T.S. Eliot's Impersonality for 6th Semester,


T.S. Eliot’s Impersonality, by P.B.:

Eliot’s theory of impersonality is a reaction against Wordsworth’s theory that poetry is “Spontaneous overflow of powerful feeling.” or that poetry has its origin in “emotions recollected in tranquility”. At first, Eliot examines the relation of the poet to the past and secondly, the relation of the poem to its author to explain his theory of impersonality. Eliot says that poet is never dead, it lives in the present. No poet or no artist has his complete meaning alone. His significance, his appreciation is the appreciation of his relation to the dead poets and artists. The artist or the poet works in the long establishment tradition of literature to which he belongs. The poet cannot be valued alone.
        The main point of Eliot’s essay is that the poet, the man and the poet, the artist are two completely different entities. The poet having no personality of his own, submerges his own personality, feelings and experiences into the personality and feelings of the subject of his poetry.
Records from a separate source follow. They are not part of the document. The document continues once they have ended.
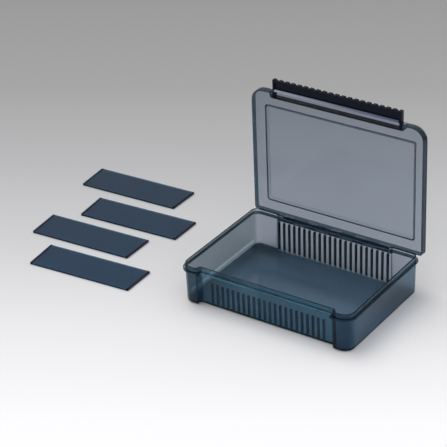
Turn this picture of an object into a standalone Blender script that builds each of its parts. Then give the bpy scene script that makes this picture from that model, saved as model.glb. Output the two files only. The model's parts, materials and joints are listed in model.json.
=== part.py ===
"""Lure box: a smoke tub with ribbed long walls, a hinged lid with a snap latch, and four loose dividers."""

import math

import bpy
from mathutils import Matrix

# Sizes are in metres. +X runs along the box, +Y goes to the hinge side, +Z is up.
# The origin is the middle of the tub's underside.

# Plan of the box at the tub's flange
BOX_WIDTH = 0.205
BOX_DEPTH = 0.145
FRONT_POST_WIDTH = 0.0249
FRONT_CORNER_SHARE = 0.582
BACK_POST_WIDTH = 0.036
BACK_CORNER_RADIUS = 0.011
LID_BACK_CORNER_RADIUS = 0.004
RECESS_DEPTH = 0.0053
BACK_RECESS_DEPTH = 0.0026
POST_EDGE_RADIUS = 0.0032
STEP_CORNER_RADIUS = 0.0008
LEAST_RADIUS = 0.0004
POST_EDGE_SHARE = 0.38
STEP_CORNER_SHARE = 0.52
CORNER_STEPS = 7
STEP_STEPS = 3

# Tub
FLOOR_THICKNESS = 0.0018
WALL_THICKNESS = 0.0016
OUTER_DRAFT = 0.0006
INNER_DRAFT = 0.0008
BOTTOM_ROUND = 0.0025
FLOOR_FILLET = 0.0016
ROUND_STEPS = 4
FLANGE_TOP = 0.0388
FLANGE_THICKNESS = 0.002
FLANGE_OVERHANG = 0.0024
LIP_HEIGHT = 0.0047
EDGE_BREAK = 0.0003

# Ribs inside the long walls, which the dividers stand between; their row is as long as the back recess
RIB_COUNT = 22
RIB_WIDTH = 0.0026
RIB_TIP_SHARE = 0.72
RIB_DEPTH = 0.0025
RIB_TOP_SLOPE = 0.0012
BACK_RIB_TOP = 0.037
FRONT_RIB_TOP = 0.027

# Lid, as it lies on the tub
PARTING_GAP = 0.0003
SKIRT_SET_IN = 0.0003
SKIRT_THICKNESS = 0.0016
LID_INNER_DEPTH = 0.0054
LID_PLATE_THICKNESS = 0.0015
LID_EDGE_ROUND = 0.0007
PANEL_RISE = 0.0032
PANEL_SIDE_MARGIN = 0.0125
PANEL_BACK_MARGIN = 0.0115
PANEL_FRONT_MARGIN = 0.019
PANEL_CORNER_RADIUS = 0.0037
PANEL_SLOPE = 0.0014

# Hinge
KNUCKLE_COUNT = 9
KNUCKLE_RADIUS = 0.0023
KNUCKLE_GAP = 0.0004
NOTCH_SIDE_ROOM = 0.0003
NOTCH_ROUND_ROOM = 0.0004
HINGE_END_GAP = 0.001
HINGE_SET_BACK = 0.0002
HINGE_LEAF_THICKNESS = 0.0017
HINGE_PIN_RADIUS = 0.001
LID_BORE_CLEARANCE = 0.00008
TUB_BORE_CLEARANCE = 0.00003
ROUND_SIDES = 24

# Latch, measured from its pins: down the front and outwards when shut
LATCH_SIDE_ROOM = 0.0016
LATCH_REACH = 0.017
LATCH_SHELL = 0.0029
LATCH_EYE_RADIUS = 0.002
LATCH_LEG_WIDTH = 0.0026
LATCH_LEG_DEPTH = 0.0016
LATCH_BAR_BACK = 0.0003
LATCH_HOOK_HEIGHT = 0.0019
LATCH_HOOK_GRIP = 0.0013
LATCH_GRIP_BAND = 0.0032
LATCH_LEG_PROUD = 0.0002
HOOK_TIP_SHARE = 0.6
EYE_STEPS = 6
LATCH_RUNNING_GAP = 0.0004
LATCH_END_GAP = 0.0003
SCALLOP_COUNT = 20
SCALLOP_ROW_SHARE = 0.93
SCALLOP_WIDTH_SHARE = 0.46
SCALLOP_DEPTH = 0.0015
SCALLOP_STEPS = 6
LATCH_PIN_RADIUS = 0.0009
LATCH_BORE_CLEARANCE = 0.00008
CHEEK_BORE_CLEARANCE = 0.00003
CHEEK_BOSS_RADIUS = 0.0021
CHEEK_WEB_WIDTH = 0.0022
PIN_IN_EYE_SHARE = 0.88

# Dividers
DIVIDER_END_CLEARANCE = 0.0004
DIVIDER_TAPER = 0.0017
DIVIDER_TOP_CLEARANCE = 0.0005
DIVIDER_THICKNESS = 0.0013
DIVIDER_BEAD_THICKNESS = 0.0022
DIVIDER_BEAD_WIDTH = 0.002
DIVIDER_CORNER_RADIUS = 0.0008
# Where each divider lies on the ground, as shares of the box's width and depth, and its turn in degrees
DIVIDER_PLACE_SHARES = ((-1.383, 0.699), (-1.179, 0.305), (-1.287, -0.098), (-1.090, -0.470))
DIVIDER_TURNS = (2.7, 3.6, 3.3, 4.0)

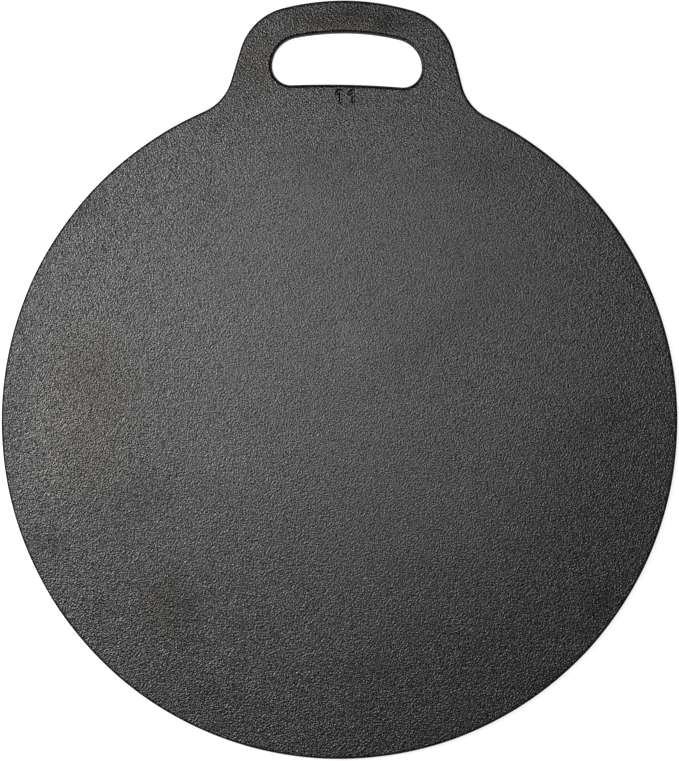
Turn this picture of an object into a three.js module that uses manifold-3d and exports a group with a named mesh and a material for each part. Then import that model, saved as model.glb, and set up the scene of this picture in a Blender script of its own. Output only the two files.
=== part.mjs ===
// A flat round cast-iron griddle with a loop handle, cast in one pour.
//
// Millimetres, +Z up. It lies on its underside with the cooking face up. The origin is the middle of
// the disc, on the underside, and +Y points at the handle. The casting is drawn once, as a loft of
// offset outlines, and is then parted straight across the foot of the neck into the cooking plate and
// the loop handle, which meet face to face.

import * as THREE from "three";
import { mergeVertices } from "three/addons/utils/BufferGeometryUtils.js";
import Module from "manifold-3d";

// Cooking plate
const plateDiameter = 279.4;
const plateThickness = 5;

// Edge of the casting, the same all round the outside and inside the slot
const edgeRadius = 0.85;
const draftAngle = THREE.MathUtils.degToRad(4);

// Loop handle: crown on top, one corner each side, straight leaning sides, hollow neck onto the disc
const handleReach = 34.1;
const crownRadius = 100;
const cornerRadius = 24.5;
const cornerSpacing = 41;
const sideLean = THREE.MathUtils.degToRad(15.6);
const neckRadius = 20;

// Slot in the handle, measured where it is narrowest, at half the thickness
const gripWidth = 13.4;
const slotWidth = 61.7;
const slotHeight = 21.3;
const slotCrownRadius = 101;
const slotSillRadius = 393;
const slotWidestRise = 7.1;

// The parting between plate and handle lies this far inside the rim of the disc, and the block that
// cuts it is larger than the plate by the clearance
const partingDepth = 16;
const blockClearance = 20;

// How far a facet may lie from the true arc, how close two points count as one, and the number of
// facets on each rounded edge
const chordTolerance = 0.02;
const samePoint = 1e-6;
const edgeFacets = 3;

// What the sizes above fix
const RIGHT = 0;
const UP = Math.PI / 2;
const DOWN = -Math.PI / 2;
const plateRadius = plateDiameter / 2;
const handleTop = plateRadius + handleReach;
const slotTop = handleTop - gripWidth;
const slotSill = slotTop - slotHeight;
const slotWidest = slotSill + slotWidestRise;
const partingLine = plateRadius - partingDepth;

// One arc of an outline. It runs from one direction to another, both seen from its centre. The metal
// lies inside a bulging arc, which shrinks when the outline is inset, and outside a hollow one.
function arc(x, y, radius, from, to, hollow = false) {
  return { x, y, radius, from, to, hollow };
}

// The right half of the casting's outline, from the bottom of the disc up to the top of the handle.
// Each arc meets the next one tangentially, and the side of the handle is the straight between two.
function castingArcs() {
  const crownY = handleTop - crownRadius;
  const cornerX = cornerSpacing / 2;
  const cornerY = crownY + Math.sqrt((crownRadius - cornerRadius) ** 2 - cornerX ** 2);
  const cornerEnd = Math.atan2(cornerY - crownY, cornerX);

  // The neck touches the side line from outside, and the disc from outside.
  const normal = { x: Math.cos(sideLean), y: Math.sin(sideLean) };
  const sideDistance = normal.x * cornerX + normal.y * cornerY + cornerRadius;
  const across = sideDistance + neckRadius;
  const along = Math.sqrt((plateRadius + neckRadius) ** 2 - across ** 2);
  const neckX = normal.x * across - normal.y * along;
  const neckY = normal.y * across + normal.x * along;
  const neckStart = Math.atan2(neckY, neckX);

  return [
    arc(0, 0, plateRadius, DOWN, neckStart),
    arc(neckX, neckY, neckRadius, neckStart + Math.PI, sideLean + Math.PI, true),
    arc(cornerX, cornerY, cornerRadius, sideLean, cornerEnd),
    arc(0, crownY, crownRadius, cornerEnd, UP),
  ];
}

// The right half of the slot, from the middle of its sill up to the middle of its top. Its two corner
// arcs meet at the widest height, and their radii follow from touching the sill and the top.
function slotArcs() {
  const half = slotWidth / 2;
  const crownY = slotTop - slotCrownRadius;
  const sillY = slotSill - slotSillRadius;
  const overCrown = slotWidest - crownY;
  const overSill = slotWidest - sillY;
  const upperRadius =
    (slotCrownRadius ** 2 - overCrown ** 2 - half ** 2) / (2 * slotCrownRadius - slotWidth);
  const lowerRadius =
    (half ** 2 + overSill ** 2 - slotSillRadius ** 2) / (2 * slotSillRadius + slotWidth);
  const sillEnd = Math.atan2(overSill, half - lowerRadius);
  const crownStart = Math.atan2(overCrown, half - upperRadius);

  return [
    arc(0, sillY, slotSillRadius, UP, sillEnd),
    arc(half - lowerRadius, slotWidest, lowerRadius, sillEnd - Math.PI, RIGHT, true),
    arc(half - upperRadius, slotWidest, upperRadius, RIGHT, crownStart, true),
    arc(0, crownY, slotCrownRadius, crownStart, UP, true),
  ];
}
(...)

He things that the poet and the poem are two different things, the feeling or emotion resulting from the poem is different from the feeling or emotion of the poet. The poet should be impersonal.
He further says that “poetry is escape from emotion. It is not an expression of personality but an escape from personality”. The emotion of art is impersonal, so it has life in the poem not in the history of the poet. It requires honest criticism and sensitive appreciation directed towards it instead of the poet.


Note: this note is only for conceptual.